In the Express and Star of 2.9.2003, in a feature article, Anthea Mander was quoted as saying that her father, Sir Geoffrey Mander MP, tried to sell the place in 1926 but he couldn't.  "The ideal solution came in 1937 when it was given over to the National Trust.  At first the National Trust were reluctant to take it but people like John Betjeman said one day people would be interested in the Victorian era and how right they were.  My memories of it are that it was a very lonely and cold and I have never got over those things.  You are very isolated and you don't have neighbours.  Also there was nowhere you could bring somebody home, there was nowhere to go."   She is quoted as saying that in reality only the library and the nursery were used.

So 1937 Sir Geoffrey Mander and his then wife handed over all the buildings and grounds to the National Trust, together with what the National Trust refer to as a generous endowment. But ever since members of the family have lived there.  Under some arrangement made at the time (and one that was not unusual for the National Trust) members of the family occupy a flat in the Manor.

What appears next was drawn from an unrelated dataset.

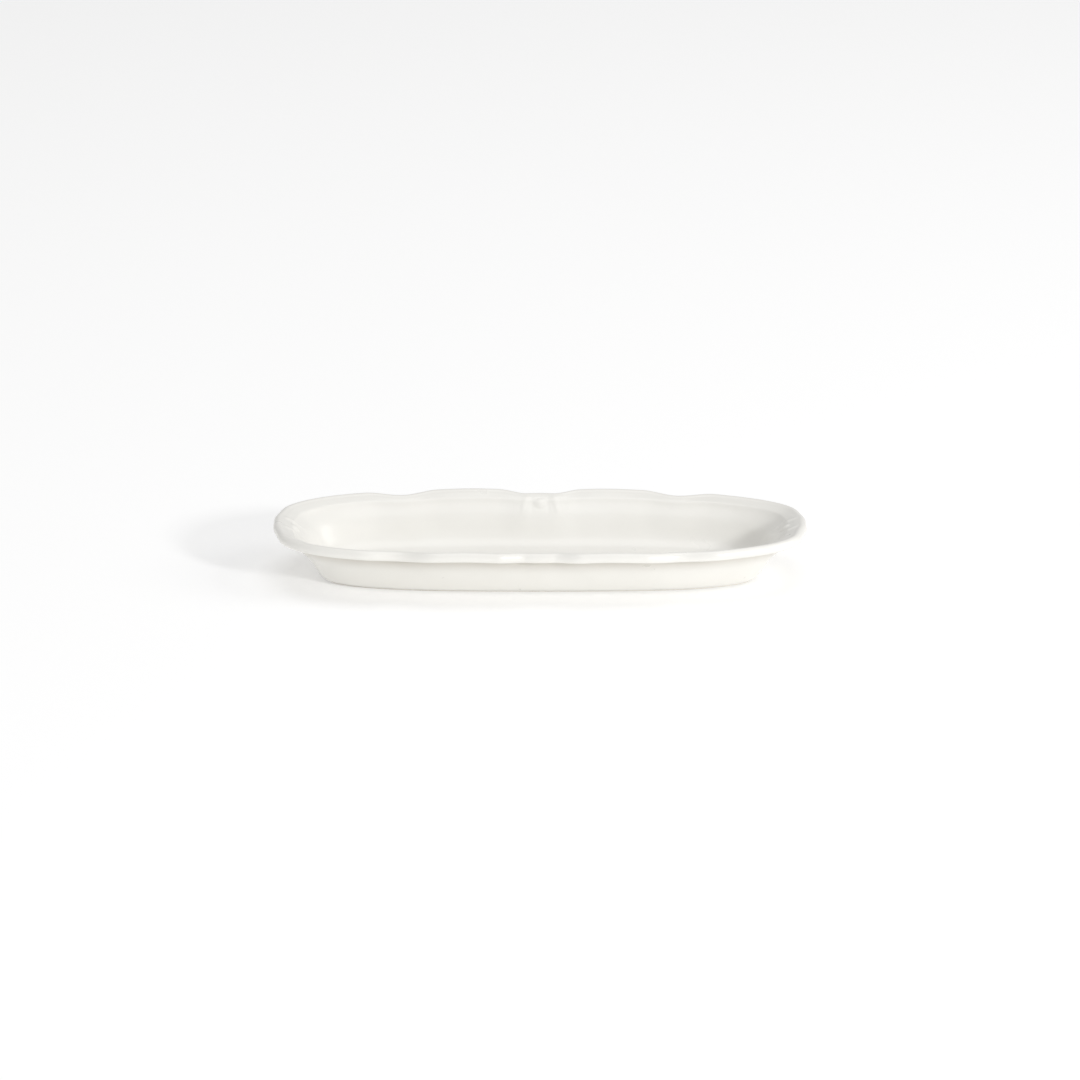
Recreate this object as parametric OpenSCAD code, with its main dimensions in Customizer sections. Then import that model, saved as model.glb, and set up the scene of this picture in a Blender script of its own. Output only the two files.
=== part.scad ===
// Long scalloped dish of white glazed clay, for serving asparagus.
// X runs along the dish, Y across it and Z up. The origin is on the table, under its middle.
// A slab of clay makes the floor, wall and flange. A rolled lip is luted round the flange,
// a foot ring under the floor, and a small relief inside each side and each end.

/* [Outline] */
// Length of the dish over its lip
plate_l = 350; // [320:1:380]
// Width of the dish over its long lobes
plate_w = 150; // [144:1:180]
// Squareness of the oval: 2 is an ellipse, and more gives fuller corners
oval_power = 3.13; // [2.7:0.01:3.4]

/* [Rim] */
// Height of the lip's crest above the table, before its waves
crest_h = 35.9; // [34:0.1:39]
// Width of the flange, from the mouth's edge to the outside of the lip
flange_w = 12.4; // [11.8:0.1:14]
// Fall of the flange from the lip's crest to the mouth's edge
flange_fall = 3.1; // [2:0.1:4]
// Thickness of the rolled lip
lip_t = 6.6; // [6:0.1:7.2]
// Radius of the rounded edge where the flange turns down into the well
mouth_r = 4; // [2:0.5:5]

/* [Scallops] */
// How far the rim is drawn in at the middle of each long side
side_dent = 5.5; // [3:0.1:8]
// Half the length of the straight bottom of that dent
side_flat = 9; // [6:0.5:12]
// Distance from the middle at which that dent has died out
side_reach = 28; // [22:0.5:34]
// How far the small piece in the dent swells out again
side_swell = 0.6; // [0:0.1:1.5]
// Fall of the rim along that dent
side_fall = 0.8; // [0:0.1:1.5]
// How far the rim is drawn in between a long lobe and a corner lobe
valley_dent = 5.5; // [2:0.1:7]
// Distance of that valley from the middle of the dish
valley_x = 91; // [84:1:98]
// Half the length of that valley
valley_reach = 24; // [20:1:32]
// How far the rim is drawn in on either side of each end's middle
end_dent = 1; // [0:0.1:3]
// Distance of those small dents from the dish's long axis
end_dent_y = 19; // [17:0.5:20]
// Half the length of each of those small dents
end_dent_reach = 12; // [8:0.5:13]
// Rise of the rim along each long lobe
lobe_rise = 0.9; // [0:0.1:1.5]
// Distance of the lobe's highest place from the middle of the dish
lobe_x = 46; // [40:1:54]
// Half the length of that rise
lobe_reach = 39; // [30:1:42]
// Fall of the rim in each valley
valley_fall = 1.2; // [0:0.1:1.8]
// Rise of the rim in the middle of each end
end_rise = 1.1; // [0:0.1:1.5]
// Half the length of that rise
end_rise_reach = 44; // [36:1:48]
// How far down the wall the scallops have died out
scallop_drop = 38; // [14:0.5:40]
// How much of the scallops is left at the mouth's edge; the flange takes up the rest
mouth_share = 0.45; // [0.3:0.01:1]

/* [Well] */
// Thickness of the clay slab
clay_t = 5; // [4.4:0.1:5.6]
// Lean of the wall away from upright, in degrees
wall_lean = 41; // [33:0.5:42]
// Inside radius between the wall and the floor
well_r = 1.5; // [1:0.5:8]
// How far the wall bows in towards the well at half its height
wall_bow = 1.5; // [0:0.1:2]
// Radius of the hollow under the flange, where it meets the wall
cove_r = 6; // [3:0.5:8]

/* [Foot] */
// Height of the foot ring
foot_h = 1.2; // [1:0.1:3]
// Width of the foot ring
foot_w = 5.5; // [4:0.1:6.5]

/* [Relief] */
// Half the width of each relief on the long sides
side_relief_w = 15; // [13:0.5:18]
// Half the width of each relief on the ends
end_relief_w = 14; // [13:0.5:16]
// Height that the pearl stands proud of the web
pearl_h = 1.2; // [0.8:0.1:2.4]
// Radius of the pearl
pearl_r = 4.2; // [3.6:0.1:5]
// Distance of the pearl's centre below the rounded edge of the mouth
pearl_gap = 2; // [0:0.5:4]
// Height that the two ribs beside the pearl stand proud of the web
rib_h = 0.9; // [0.6:0.1:1.8]
// Distance of each rib from the pearl's centre at the lip
rib_gap = 8.8; // [7.5:0.1:10]
// Half the width of each rib
rib_w = 2.9; // [2.4:0.1:3.5]
// How far each rib leans outwards on its way down into the well
rib_splay = 3.5; // [0:0.1:4]
// Thickness of the thin web of clay under the pearl and the ribs
web_t = 0.35; // [0.2:0.05:0.6]

/* [Hidden] */
glaze_colour = [0.97, 0.96, 0.94];
lip_colour = [0.99, 0.98, 0.96];
foot_colour = [0.90, 0.86, 0.79];
relief_colour = [0.94, 0.93, 0.90];

// Steps round a quarter of the oval: half a relief, the flank beside it, the corner and the lobes
relief_steps = 8;
flank_steps = 4;
corner_steps = 8;
lobe_steps = 15;
// Steps in the curves of the profile
lip_steps = 8;
edge_steps = 4;
heel_steps = 3;
outer_steps = 4;
// Places down the inside of the wall as shares of its height, closer together at the top
wall_shares = [0.06, 0.16, 0.29, 0.44, 0.61, 0.80];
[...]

The National Trust has maintained the buildings and grounds since 1937 and until recent times managed to open it occasionally. The garden, tea room and shop are now open every day, as is the house, in July and August. During the remainder of the year it opens six days a week. The volunteer guides are very good and the interior gives a good impression of the taste and lifestyle of the rich industrialists of the time.  However, it might be noted that the interior was mostly done by Williams Morris' company.  For an example of a local house which actually has a Morris design made for it and named after it, look at the following building, also on this website.  The National Trust is also busily promoting the gardens originally designed by Thomas Mawson.  They are good.  The Trust has added a vegetable garden designed after some old plans which may show what was once intended, but was never actually made.